Dienstag, 25. Dezember 1917

25/12 HütteldorfNeuwaldeggPötzleinsdorf; in mildem Schneetreiben; ganz gute Stimmung. Begegnungen: Director Fürth ― er erinnert mich an die Secundararzt Zeit bei Weinlechner, meine Hals-Drüsenerkrankung; F. rieth damals zur Operation.― Gute polit. Aussichten.―

Schönherr und Prof. Lorenz, prächtig hünenhaft beide aussehend;― über Nachmittagsschlaf ― oder -schläfe ― ob es einen Plural gäbe ―!― Marr;― über die Burgtheaterwirtschaft unter Millenkovich.―

Im Wandern zog ich Bilanz übers ablaufende Jahr.― Das beste: die Beziehung zu O., etwa seit Partenkirchen, fast ohne Unterbrechung stark und schön. Kleine Störungen schwinden rasch, meist dank ihrer Klugheit. Freundschaft, durch das erotische Moment erhöht ― öfters wohl auch irritirt. Siebzehn Jahre!―

Die Kinder entwickeln sich gut. Heinis Musikalität erfreulich. Gewisser tadelnswerther Eigenheiten, wenn auch z. Th. im Charakter wurzelnd, wird er hoffentlich durch seinen Verstand nach den bedenklichen Jahren Herr werden … Pedanterie, Umstandsmeierei, Giftnickelei, Samumismus.
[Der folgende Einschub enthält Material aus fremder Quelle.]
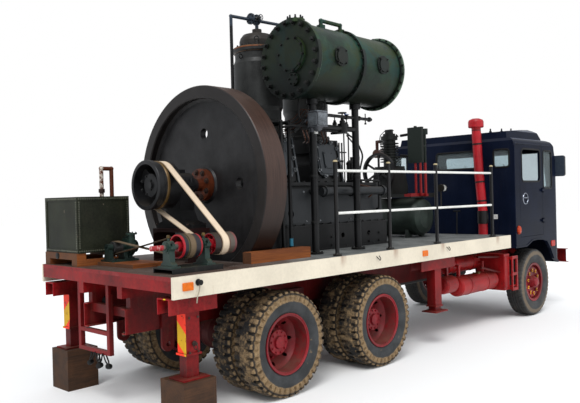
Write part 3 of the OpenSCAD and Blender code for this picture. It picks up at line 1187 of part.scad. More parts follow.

Seine Interessen nach Geschichte und Theater hin scheinen am echtesten. Lili in ihrer Kindlichkeit und Klugheit. Mischung von Phantastik und Verstand. Keine Begabung noch hervortretend; aber von köstlicher Unbefangenheit und Klarheit.―

Dichterisch hebt mit der Cas. Nov.― und dem Cas. Stück vielleicht ― für mich eine neue Epoche an. Meine Arbeitskraft läßt zu wünschen übrig. „Sohn“ soll weiter dictirt werden. Ob „Landsknecht“ und „Frau des Richters“ Zukunft haben, unsicher. Am lockendsten wie schon seit Jahren Weiher. „Verführer“ müßte endlich ins reine gebracht werden. Theaterroman ―? Wag ich mich an so breites?― Spiele mich, nach wie vor, zu viel herum.― Am intensivsten beschäftigt mich in der letzten Zeit der Nachklang. (Bin im 4. Buch, Freiwilligenjahr, Toni.) Möchte es gerne bis Juli 1900 führen. Da die erste Fassung nie definitiv wird, fürcht ich, daß ich nicht bis dahin kommen werde. Der Gedanke an die Nachwelt beschäftigt mich stark ― doch ohne jede Eitelkeit. Als müßt ich zu Freunden reden, die noch nicht geboren sind ― Noch immer weiß keine Seele von dieser Arbeit. Am liebsten möcht ich, wenn eine Anzahl Bücher abgeschlossen, sie O. als Geschenk überreichen. Schwierigkeit des Dictirens in diesem Fall.―

Finanziell: trotz der ungeheuern Theuerung haben die Einnahmen die Ausgaben in diesem Jahr nicht unerheblich überschritten. Erfolg des Graesler, im Juli erschienen ― 26 Auflagen. Vieles andre (Neuauflagen) nicht so ausgenützt, wie es unter normalen Umständen möglich gewesen,― wegen Papiermangels (Fischer hätte noch eine ganze Reihe von Aufl. der Ges. W. drucken können, sagte er mir selbst).― Fink u. Fldb. hat meine Erwartungen nicht erfüllt; hier wohl schon ausgespielt; in Berlin vorläufig gut. Das Recensentengewäsch kümmert mich immer weniger (innerlich). Dies bedeutet keine Überschätzung des Fink, der gewiss kein Meisterwerk.―

Beim Nachhausekommen O. verweint, bettlägerig; Brief von Mimi, der die alten Schmerzen über Stephi aufrührte.

Nm. Zeitungen (zu viel),― Jahresrechnungen etc.―

Mit Heini ein Mendelssohnquartett und Schubert Märsche.